Kalça ekleminde zamanla oluşan yıpranma, halk arasında “kireçlenme” olarak bilinen osteoartritin temelini oluşturuyor. Dr. Pınar Can Ergün’e göre bu süreç; eklem kıkırdağının incelmesi, eklem sıvısının niteliğinin bozulması ve çevre dokularda gelişen enflamatuvar yanıtla şekilleniyor. Yaşla birlikte risk artsa da genetik faktörler, aşırı kilo, tekrarlayıcı yüklenmeler, eski travmalar ve duruş bozuklukları da süreci hızlandırabiliyor.
Hastalığın ilk sinyalleri çoğunlukla kasık bölgesine yayılan ağrı, sabah saatlerinde kısa süreli tutukluk ve merdiven çıkarken artan hassasiyet olarak ortaya çıkıyor. Bazı hastalar oturup kalkarken “takılma” hissinden, bazıları ise yürüyüş temposunda belirgin yavaşlamadan şikâyet ediyor. Hareket açıklığının azalması günlük yaşam aktivitelerini de olumsuz etkiliyor.
Dr. Ergün, erken dönemde uygulanacak bütüncül yaklaşımın hastalığın ilerleyişini yavaşlatabileceğini belirtiyor. Fonksiyonel tıp bakış açısıyla enflamasyonu azaltan beslenme düzeni, mikronutrient eksikliklerinin giderilmesi ve kişiye özel kilo yönetimi planları tedavinin temelini oluşturuyor.
Fizik tedavi bölümünde yüzeyel ve derin ısıtıcı uygulamalar, elektroterapi, kas dengesizliklerini hedefleyen egzersizler ve kalça biyomekaniğini iyileştirmeye yönelik manuel terapi öne çıkıyor.
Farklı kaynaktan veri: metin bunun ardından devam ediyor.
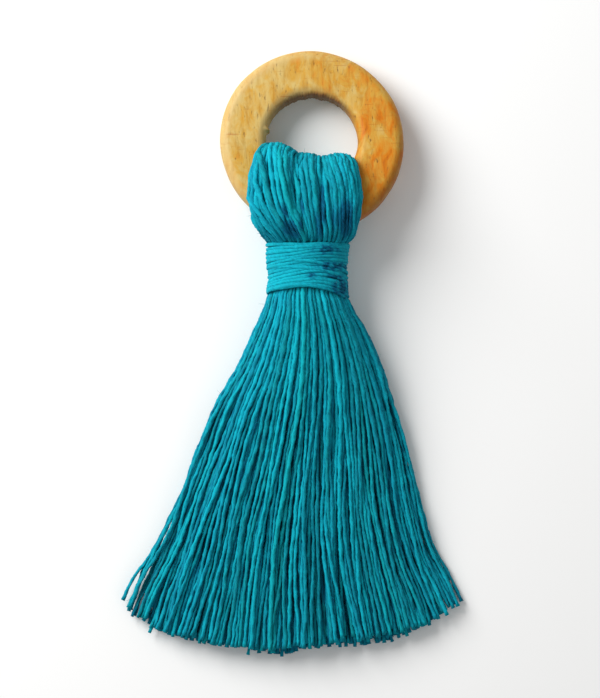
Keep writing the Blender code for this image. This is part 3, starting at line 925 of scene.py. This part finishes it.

Yürüyüş analizi ve postür düzeltme programları ise kalçaya binen yükü azaltmayı amaçlıyor.
Gerekli durumlarda ultrason eşliğinde yapılan hassas enjeksiyonlar, nöralterapi, akupunktur ve ozon gibi GETAT yöntemleriyle desteklenen uygulamalar, eklem çevresinde onarımı tetikleyen modern seçenekler arasında yer alıyor. Eksozom, akıllı plazma, ACP ve kök hücre içerikli tedaviler de ilerleyen vakalarda tercih edilebiliyor.
Amaçlarının ağrıyı hafifletmek, hareketi artırmak ve eklem dokularını mümkün olan en iyi seviyede korumak olduğunu söyleyen Dr. Ergün, “Kalça ağrısı yaşlanmanın değiştirilemez bir sonucu değil. Doğru zamanda doğru müdahale ile eklem sağlığını korumak mümkün” diyerek hastalara umut veriyor.